Il est vrai que plusieurs groupes païens ont cherché à cultiver une sorte de syncrétisme entre paganisme et orthodoxie, avec l'argument d'une "double foi": l'orthodoxie populaire avait conservé des liens avec l'héritage païen (p. 59). Il est vrai aussi que les milieux nationalistes russes orthodoxes ont parfois fait preuve d'une certaine indulgence face aux courants paganisants, en les voyant comme des patriotes provisoirement égarés et qui reviendraient tôt ou tard dans le droit chemin. Mais l'Eglise orthodoxe russe elle-même se montre de plus en plus hostile à ces groupes: certains auteurs ont réorienté leurs critiques "en direction du mouvement néo-païen et des groupes ésotériques", explique Evgueni Moroz dans son article consacré au néo-paganisme (p. 233).

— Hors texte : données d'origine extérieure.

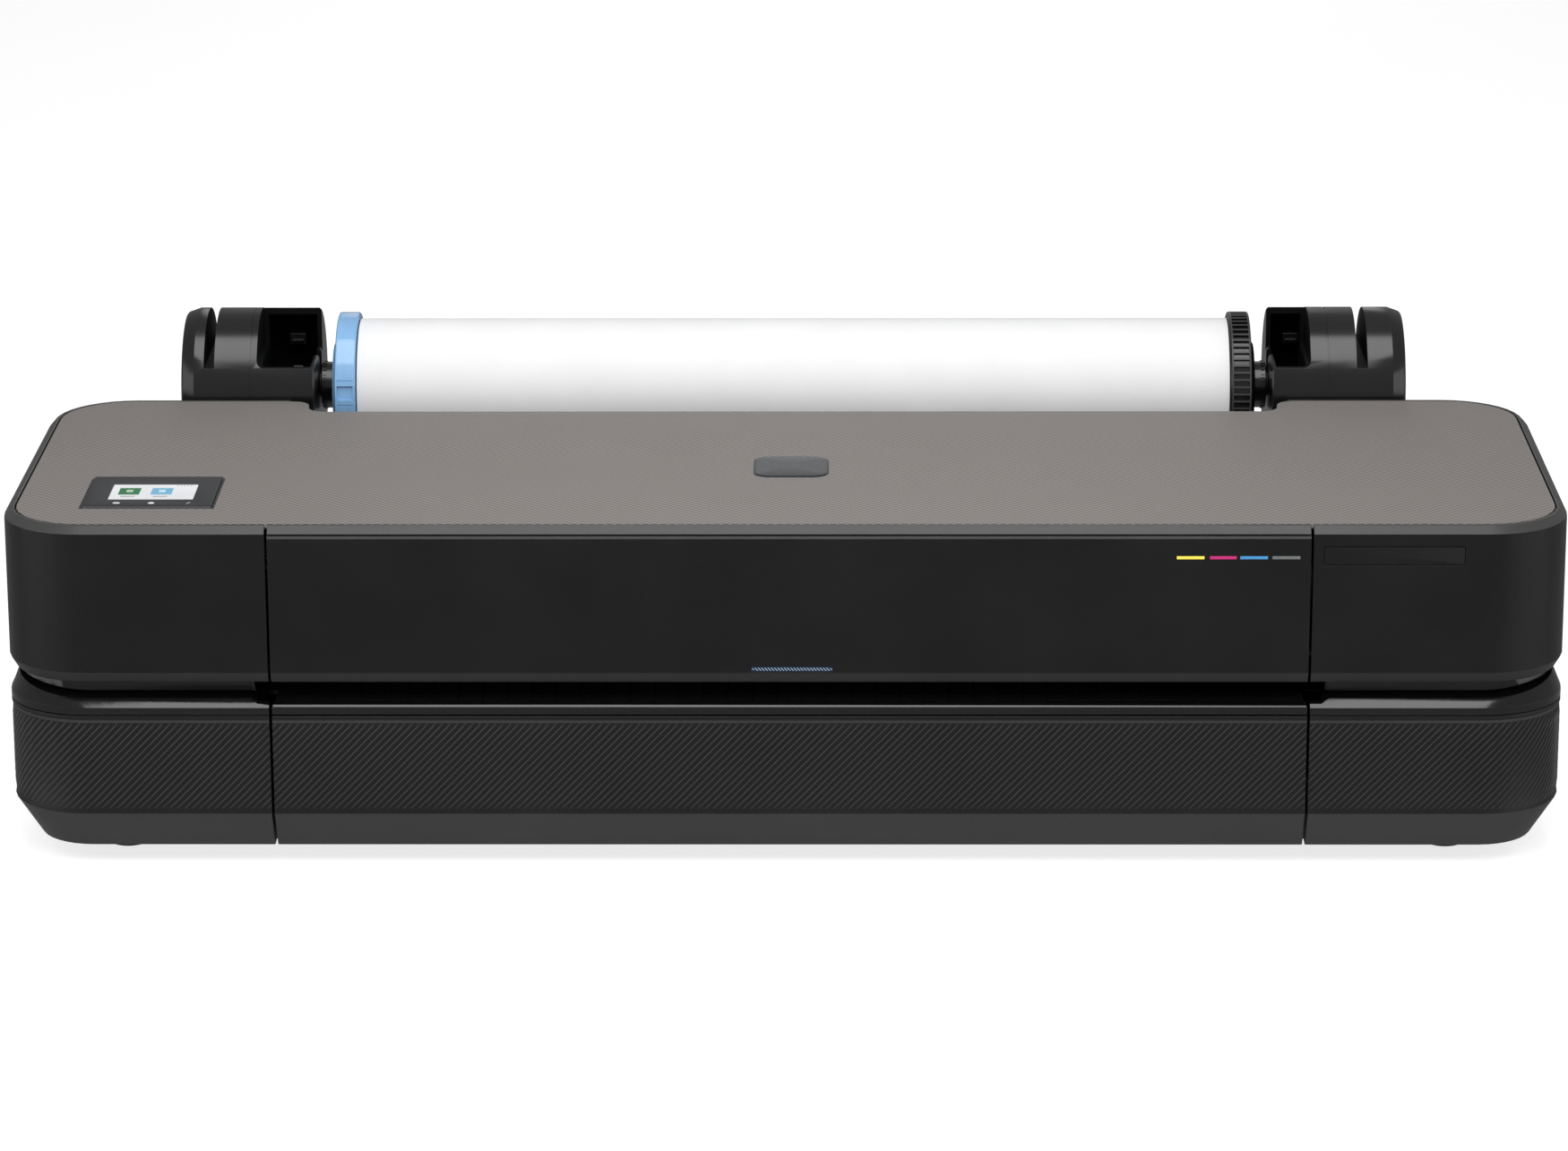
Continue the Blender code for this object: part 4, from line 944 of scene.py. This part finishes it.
# ---- Detail under the window and at the back -----------------------------------------------
def platen_ribs():
    """Low ribs on the platen that carry the sheet, with a slope at both ends."""
    low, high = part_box("platen")
    foot = high[2] - 0.0006
    crest = high[2] + 0.0006
    pitch = 0.016
    count = 38
    half_width = 0.0006
    side = ((high[1] - 0.0140, foot), (low[1] + 0.0180, foot),
            (low[1] + 0.0230, crest), (high[1] - 0.0170, crest))
    shape = bmesh.new()
    for index in range(count):
        x = SHIFT + (index - (count - 1) / 2) * pitch
        walls = (x - half_width, x + half_width)
        skin(shape, [[shape.verts.new((wall, y, z)) for y, z in side] for wall in walls])
    piece_from("platen_ribs", shape, "satin_black", "root", slot_of("platen"))


def screw(name, x, y, z, facing):
    """A pan-head screw with a cross recess; facing is the direction in Y that its head points."""
    radius = 0.0032
    steps = 20
    arm, root = 0.60, 0.22    # how far the arms of the cross and the corners between them reach
    recess_rim, recess_floor = 0.0012, 0.0006
    head = ((1.00, 0.0), (1.00, 0.0006), (0.88, 0.0013), (0.60, 0.0017))
    shape = bmesh.new()

    def point(share, rise, step):
        turn = 2 * math.pi * step / steps
        across = radius * share
        return shape.verts.new((x + across * math.cos(turn), y + facing * rise, z + across * math.sin(turn)))

    rings = [[point(share, rise, step) for step in range(steps)] for share, rise in head]
    skin(shape, rings, ends=False)
    shape.faces.new(rings[0])
    centre = point(0.0, recess_floor, 0)
    star = [point(root if step % (steps // 4) else arm, recess_rim, step) for step in range(steps)]
    skin(shape, [rings[-1], star], ends=False)
    for step in range(steps):
        shape.faces.new((star[step], star[(step + 1) % steps], centre))
    piece_from(name, shape, "ground_steel", "root", "sheet_steel")


def rear_screws():
    """Six screws through the rear cover."""
    pitch = 0.1100
    for index in range(6):
        screw(f"rear_screw_{index}", -0.2300 + index * pitch, BACK - 0.0001, 0.0560, 1)


def rear_vents():
    """Two fields of upright vent slots on the rear wall, drawn as deep black bars: painted shade where the
    openings are.
    """
    pitch = 0.0065
    width = 0.0030
    low_z, high_z = 0.0680, 0.0920
    for field, start in (("left", -0.2050), ("right", 0.1300)):
        shape = bmesh.new()
        for index in range(14):
            x = start + index * pitch
            bar(shape, (x, BACK - 0.0004, low_z), (x + width, BACK + 0.0002, high_z))
        piece_from(f"{field}_vent_slots", shape, "painted_shade_black", "root", slot_of("rear_cover"))


def inlet_pins():
    """Two flat pins at the bottom of the mains inlet."""
    inlet_x = -0.300
    spacing = 0.0043
    half_width = 0.0012
    for side, label in SIDES:
        x = inlet_x + side * spacing
        shape = bmesh.new()
        bar(shape, (x - half_width, BACK - 0.0158, 0.0600), (x + half_width, BACK - 0.0050, 0.0640))
        bmesh.ops.bevel(shape, geom=shape.edges[:], offset=0.0005, segments=2, affect="EDGES")
        piece_from(f"inlet_pin_{label}", shape, "ground_steel", "root", slot_of("power_inlet"))


platen_ribs()
rear_screws()
rear_vents()
inlet_pins()


# ---- Studio --------------------------------------------------------------------------------
def softbox(name, place_at, target, width, height, power):
    """A rectangular area light that faces a point."""
    light = bpy.data.lights.new(name, "AREA")
    light.shape = "RECTANGLE"
    light.size = width
    light.size_y = height
    light.energy = power
    lamp = bpy.data.objects.new(name, light)
    lamp.location = place_at
    lamp.visible_camera = False
    lamp.rotation_euler = (Vector(target) - Vector(place_at)).to_track_quat("-Z", "Y").to_euler()
    bpy.context.scene.collection.objects.link(lamp)
    return lamp


def studio():
    """A box overhead, one high in front that leaves no highlight, side panels and a glow behind."""
    softbox("overhead_box", (0.0, -0.36, 1.40), (0.0, -0.16, 0.22), 1.4, 1.0, 9.6)
    front = softbox("front_box", (0.0, -2.40, 2.30), (0.0, 0.0, 0.20), 3.6, 1.4, 62.0)
    front.visible_glossy = False
    for side, label in SIDES:
        softbox(f"{label}_panel", (side * 2.8, -1.2, 0.60), (side * 0.4, -0.1, 0.15), 3.0, 2.2, 14.0)
    softbox("back_glow", (0.0, 3.2, 1.25), (0.0, 0.0, 0.23), 1.2, 1.5, 4.0)
    world = bpy.data.worlds.new("studio_white")
    world.use_nodes = True
    background = world.node_tree.nodes["Background"]
    background.inputs["Color"].default_value = (1.0, 1.0, 1.0, 1.0)
    background.inputs["Strength"].default_value = 0.20
    bpy.context.scene.world = world


def studio_floor():
    """A wide, flat, pale floor that reaches past the edges of the picture."""
    half_size = 9.0
    shape = bmesh.new()
    bmesh.ops.create_grid(shape, x_segments=6, y_segments=6, size=half_size)
    mesh = mesh_from("studio_floor", shape)
    finish = Finish("pale_floor", specular=0.2)
    cloud = finish.noise(1.5, 2.0)
    finish.tint(cloud, (0.60, 0.60, 0.60), (0.62, 0.62, 0.62))
    finish.roughness(0.8)
    finish.glow((1.0, 1.0, 1.0), 0.75)
    mesh.materials.append(finish.material)
    floor = bpy.data.objects.new("studio_floor", mesh)
    floor.visible_glossy = False
    bpy.context.scene.collection.objects.link(floor)


def photo_camera():
    """Slightly above and almost straight in front of the machine, with a long lens."""
    pitch = math.radians(16.34)
    yaw = math.radians(0.615)
    roll = math.radians(-0.18)
    camera = bpy.data.cameras.new("camera")
    camera.sensor_width = 36.0
    camera.lens = 129.98
    forward = Vector((-math.sin(yaw) * math.cos(pitch), math.cos(yaw) * math.cos(pitch), -math.sin(pitch)))
    level = Quaternion((0.0, 0.0, 1.0), roll)
    eye = bpy.data.objects.new("camera", camera)
    eye.location = (0.0374, -3.700, 1.2235)
    eye.rotation_euler = (forward.to_track_quat("-Z", "Y") @ level).to_euler()
    bpy.context.scene.collection.objects.link(eye)
    bpy.context.scene.camera = eye


studio()
studio_floor()
photo_camera()
bpy.context.scene.view_settings.view_transform = "Standard"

Si des conjonctions se produisent, c'est sous l'enseigne du nationalisme: milieux nationalistes orthodoxes ou néo-païens éprouvent une commune méfiance face aux ennemis extérieurs. Mais il existe aussi des groupes païens violemment antichrétiens. "La création [d'un] front uni n'a [...] pas vraiment réussi à dépasser le stade des bonnes intentions. Les néopaïens ne peuvent s'empêcher d'attaquer brutalement de temps à autre le christianisme, les nationalistes orthodoxes leur répondent avec une inimitié égale", note Victor Shnirelman (p. 221).

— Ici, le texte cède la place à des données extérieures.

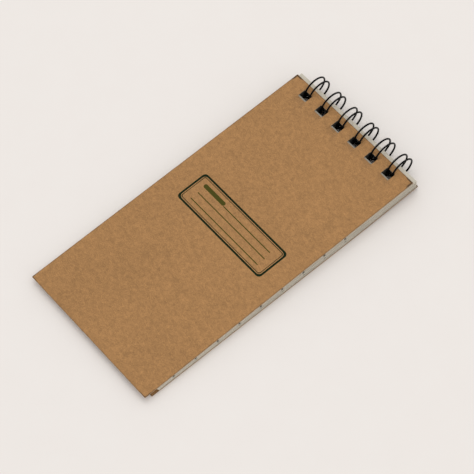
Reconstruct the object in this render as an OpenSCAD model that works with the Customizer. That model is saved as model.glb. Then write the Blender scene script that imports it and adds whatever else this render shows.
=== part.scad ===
// Pocket notebook bound along its short edge with a twin-loop wire.
// It lies closed on a table: X along the bound edge, Y towards the wire, Z up.
// The wire passes under the back cover's bound end and lifts it, so the covers
// and leaves fan from a thin free end to a thick bound end.

/* [Covers] */
// Width of both covers, along the bound edge
cover_width = 89; // [86:0.5:110]
// Length of both covers, from the free end to the bound edge
cover_length = 180; // [120:1:210]
// Thickness of the cover board
cover_thickness = 0.5; // [0.3:0.05:0.6]

/* [Leaves] */
// Number of leaves between the covers
leaf_count = 28; // [10:1:28]
// Width of a leaf
leaf_width = 88.4; // [86:0.2:110]
// Length of a leaf, from its free end to its bound edge
leaf_length = 174.5; // [110:0.5:175]
// Thickness of a leaf
leaf_thickness = 0.09; // [0.06:0.01:0.1]

/* [Punched holes] */
// Number of twin loops, and of holes along the bound edge
loop_count = 6; // [3:1:6]
// Distance from one hole to the next
loop_pitch = 12.7; // [12.7:0.1:14]
// Size of a hole along the bound edge
hole_width = 5.8; // [5:0.1:6.4]
// Size of a hole across the bound edge
hole_length = 5.1; // [5:0.05:5.4]
// Board between a hole and a cover's bound edge
cover_margin = 3.6; // [3.5:0.05:3.65]
// Paper between a hole and a leaf's bound edge
leaf_margin = 4.8; // [4.6:0.05:4.85]

/* [Wire] */
// Diameter of the coated wire
wire_diameter = 1; // [0.8:0.05:1.05]
// Distance between the two strands of one loop
strand_gap = 3.6; // [3.2:0.1:3.8]
// Radius of a loop, to the middle of the wire
ring_radius = 7; // [6.98:0.01:7.05]

/* [How the stack lies] */
// Height of the front cover's underside above the table at its free end
free_height = 3.55; // [3.5:0.05:6]
// Height of the front cover's underside above the table at its bound edge
bound_height = 9.45; // [9.4:0.05:9.5]
// Height of the back cover's underside at its bound edge, above the wire
back_lift = 2; // [1.95:0.05:2.1]
// How far from the front cover's bound edge the stack starts to bend up
bend_distance = 40; // [30:1:60]

/* [Hidden] */
$fn = 48;

// How far beyond the front cover's bound edge the other pieces reach: the loops
// lean the stack, so lower sheets lie further towards the wire.
ring_shift = 2.3;
back_shift = 4;
last_leaf_shift = 3.2;
first_leaf_shift = 2.4;

// The origin is in the middle of the footprint, from the front cover's free
// end to the outside of the loops.
wire_radius = wire_diameter / 2;
front_bound_y = (cover_length - ring_shift - ring_radius - wire_radius) / 2;
back_bound_y = front_bound_y + back_shift;
bend_y = front_bound_y - bend_distance;
ring_y = front_bound_y + ring_shift;
ring_z = ring_radius + wire_radius;

// The wire's ends meet under the back cover. Each loop's rounded tip lies on the
// table, and stops just short of the roots, which run along X between loops.
tip_angle = 270;
joint_gap = 0.002;
root_angle = -66;
strand_radius = strand_gap / 2;
bend_radius = 1.2;
end_stub = 1.5;

// Tall enough for a punch to pass through any sheet
punch_height = 40;

// Leaf 1 lies under the front cover.
function leaf_name(i) = str("leaf_", i < 10 ? "0" : "", i);

function loop_x(i) = (i - (loop_count - 1) / 2) * loop_pitch;

// Height of the back cover's underside at y
function under_z(y) =
    y < bend_y ? 0 : back_lift * (y - bend_y) / (back_bound_y - bend_y);

// Height of the front cover's underside at y
function over_z(y) =
    bound_height + (bound_height - free_height) * (y - front_bound_y) / cover_length;

// Height at y of a layer that lies a share of the way up between the covers
function layer_z(y, share) =
    let (low = under_z(y) + cover_thickness)
    low + share * (over_z(y) - low);

function leaf_share(i) = 1 - (i - 0.5) / leaf_count;

function leaf_bound_y(i) =
    front_bound_y + last_leaf_shift
    + leaf_share(i) * (first_leaf_shift - last_leaf_shift);

// A row of punched holes through a sheet, a margin from its bound edge
module punched_holes(bound_y, margin) {
    for (i = [0 : loop_count - 1])
        translate([
            loop_x(i) - hole_width / 2,
            bound_y - margin - hole_length,
            -punch_height / 2
        ])
            cube([hole_width, hole_length, punch_height]);
}

// A side outline, drawn as [y, z] points, carried across the notebook's width
module across(width) {
    translate([-width / 2, 0, 0])
        rotate([90, 0, 90])
            linear_extrude(width)
                children();
}

module front_cover() {
    free_y = front_bound_y - cover_length;
    color([0.65, 0.49, 0.32])
        difference() {
            across(cover_width)
                polygon([
                    [free_y, over_z(free_y)],
                    [front_bound_y, over_z(front_bound_y)],
                    [front_bound_y, over_z(front_bound_y) + cover_thickness],
                    [free_y, over_z(free_y) + cover_thickness]
                ]);
            punched_holes(front_bound_y, cover_margin);
        }
}

module back_cover() {
    free_y = back_bound_y - cover_length;
    color([0.65, 0.49, 0.32])
        difference() {
            across(cover_width)
                polygon([
                    [free_y, 0],
                    [bend_y, 0],
                    [back_bound_y, back_lift],
                    [back_bound_y, back_lift + cover_thickness],
                    [bend_y, cover_thickness],
                    [free_y, cover_thickness]
                ]);
            punched_holes(back_bound_y, cover_margin);
        }
}

module leaf(i) {
    bound_y = leaf_bound_y(i);
    free_y = bound_y - leaf_length;
    share = leaf_share(i);
    half = leaf_thickness / 2;
    color([0.85, 0.83, 0.78])
        difference() {
            across(leaf_width)
                polygon([
                    [free_y, layer_z(free_y, share) - half],
                    [bend_y, layer_z(bend_y, share) - half],
                    [bound_y, layer_z(bound_y, share) - half],
                    [bound_y, layer_z(bound_y, share) + half],
                    [bend_y, layer_z(bend_y, share) + half],
                    [free_y, layer_z(free_y, share) + half]
                ]);
            punched_holes(bound_y, leaf_margin);
        }
}

// Carries a piece from the middle of a loop out to an angle on it, where local
// Z follows the wire round.
module on_ring(angle) {
    rotate([angle, 0, 0])
        translate([0, ring_radius, 0])
            children();
}

// A stretch of wire bent round the local Y axis, from start to start + turn
module wire_arc(radius, start, turn) {
    rotate([90, 0, 0])
        rotate([0, 0, start])
            rotate_extrude(angle = turn)
                translate([radius, 0])
                    circle(d = wire_diameter);
}

module strand() {
    rotate([0, 0, 90])
        wire_arc(ring_radius, root_angle, tip_angle - root_angle);
}

// The rounded end that joins the two strands of a loop. It is a solid of its
// own, which meets them face to face.
module tip() {
    on_ring(tip_angle)
        translate([0, 0, joint_gap])
            wire_arc(strand_radius, 0, 180);
}

// The quarter turn from a strand to the root beside it, on the left or right
module root_bend(side) {
    on_ring(root_angle)
        rotate([0, 0, side > 0 ? 0 : 180])
            translate([bend_radius, 0, 0])
                wire_arc(bend_radius, 180, 90);
}

// A straight root along X
module root(from_x, to_x) {
    translate([from_x, 0, 0])
        on_ring(root_angle)
            translate([0, 0, -bend_radius])
                rotate([0, 90, 0])
                    cylinder(h = to_x - from_x, d = wire_diameter);
}

module loop() {
    for (side = [-1, 1])
        translate([side * strand_radius, 0, 0]) {
            strand();
            root_bend(side);
        }
    tip();
}

module wire_binding() {
    half_loop = strand_radius + bend_radius;
    first_x = loop_x(0) - half_loop;
    last_x = loop_x(loop_count - 1) + half_loop;
    color([0.04, 0.04, 0.045])
        translate([0, ring_y, ring_z]) {
            for (i = [0 : loop_count - 1])
                translate([loop_x(i), 0, 0])
                    loop();
            for (i = [1 : loop_count - 1])
                root(loop_x(i - 1) + half_loop, loop_x(i) - half_loop);
            root(first_x - end_stub, first_x);
            root(last_x, last_x + end_stub);
        }
}

wire_binding();
front_cover();
back_cover();
for (i = [1 : leaf_count])
    leaf(i);
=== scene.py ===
# The looks of a pocket notebook bound with a twin-loop wire, closed on a table.
# X runs along the bound edge, Y towards the wire and Z up. Lengths are in metres.
import math
import random

import bpy
import numpy as np
from mathutils import Matrix, Vector
from mathutils.geometry import delaunay_2d_cdt


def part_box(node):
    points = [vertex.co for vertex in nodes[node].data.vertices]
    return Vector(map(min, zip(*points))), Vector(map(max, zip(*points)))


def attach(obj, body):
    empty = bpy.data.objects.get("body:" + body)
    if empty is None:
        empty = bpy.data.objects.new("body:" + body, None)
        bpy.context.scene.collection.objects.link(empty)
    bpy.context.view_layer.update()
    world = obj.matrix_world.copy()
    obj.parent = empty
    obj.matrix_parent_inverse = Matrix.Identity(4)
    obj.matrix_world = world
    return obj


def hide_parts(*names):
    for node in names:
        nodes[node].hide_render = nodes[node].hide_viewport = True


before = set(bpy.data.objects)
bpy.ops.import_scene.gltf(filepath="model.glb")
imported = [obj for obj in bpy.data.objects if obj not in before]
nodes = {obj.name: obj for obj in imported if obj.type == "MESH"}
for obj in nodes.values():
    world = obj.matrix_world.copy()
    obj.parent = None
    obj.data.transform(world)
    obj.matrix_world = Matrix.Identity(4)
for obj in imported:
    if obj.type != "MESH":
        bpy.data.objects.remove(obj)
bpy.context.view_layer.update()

MM = 0.001
SEED = 7

leaves = sorted(name for name in nodes if name.startswith("leaf_"))

# ---------------------------------------------------------------- sizes

# Punched holes, the same in every sheet
HOLE_COUNT = 6
HOLE_PITCH = 12.7 * MM
HOLE_WIDTH = 5.8 * MM
HOLE_LENGTH = 5.1 * MM
COVER_MARGIN = 3.6 * MM
LEAF_MARGIN = 4.8 * MM
HOLE_CORNER = 0.5 * MM

# Twin-loop wire
WIRE_DIAMETER = 1 * MM
RING_RADIUS = 7 * MM
STRAND_GAP = 3.6 * MM
ROOT_BEND = 1.2 * MM
ROOT_ANGLE = math.radians(-66)
TIP_ANGLE = math.radians(270)
END_STUB = 1.5 * MM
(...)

Pour l'observateur extérieur, la religiosité parallèle qui s'exprime dans des milieux nationalistes de la Russie actuelle offre des exemples peu communs: par exemple le livre de Vles, un faux examiné par Shnirelman dans son article "Les nouveaux Aryens et l'antisémitisme. D'un faux manuscrit au racisme aryaniste". Des informations sur ce qui est présenté comme un texte ancien retrouvé à l'époque contemporaine commencèrent à circuler dans les années suivant la 2e guerre mondiale.Le livre de Vles aurait été gravé sur des planches en bois (mais celles-ci auraient disparu dans les années suivant leur découverte): il "défend des valeurs païennes et les oppose très violemment à un christianisme perçu comme extérieur aux traditions slaves et imposé par la force dans le pays" (p. 195). Le récit présente une construction du monde païenne et un paganisme idéalisé, auquel les sacrifices sanglants auraient par exemple été étrangers. La plupart des historiens et philologues ne croient pas à l'authenticité du document.
Cependant, après un début de diffusion dans des milieux émigrés, le texte trouve de premiers lecteurs en Union soviétique au début des années 1970. Des milieux nationalistes s'enthousiasment pour ce texte. A la fin de la période soviétique, certains auteurs favorables au paganisme tentent d'y trouver les éléments pour reconstituer la vision du monde païenne slave. Il enthousiasme notamment des passionnés de connaissances occultes, et se retrouve donc souvent mêlé à d'autres spéculations, qui peuvent s'alimenter aussi bien à la croyance aux OVNI qu'aux mystères de l'histoire. Certains groupes néo-païens s'en inspirent en partie, une littérature autour du livre se développe, des articles de journaux et même une émission de télévision (en 1997) lui sont consacrés.
Comme Shnirelman l'observe finement, le succès d'un faux tel que le livre de Vles a surtout répondu au besoin de nationalistes "a-religieux" d'une idéologie russe spécifique, permettant de rejeter tant le christianisme que le marxisme comme éléments d'origine étrangère. "Athées d'hier, les néopaïens d'aujourd'hui voient avant tout dans la religion un héritage culturel important, capable d'unifier la nation." (p. 223) Sie le néo-paganisme en tant que mouvement n'a qu'un impact négligeable, bien que les groupes néo-païens aient proliféré depuis les années 1990, des thèmes d'inspiration néo-païenne réussissent en revanche à avoir un impact plus large en jouant sur une fibre identitaire, comme c'est le cas avec le livre de Vles, que certains ont même tenté d'introduire dans le système éducatif.
La question de la religion n'est pas au centre de l'analyse du livre: cependant les dimensions religieuses affleurent plus d'une fois tout au long des pages. Le nationalisme est étroitement lié à une redéfinition identitaire dans la Russie post-soviétique, et il est inévitable que ces itinéraires croisent les recompositions religieuses en cours.
Marlène Laruelle (dir.), Le Rouge et le Noir: extrême droite et nationalisme en Russie, Paris, CNRS Editions, 2007, 262 p.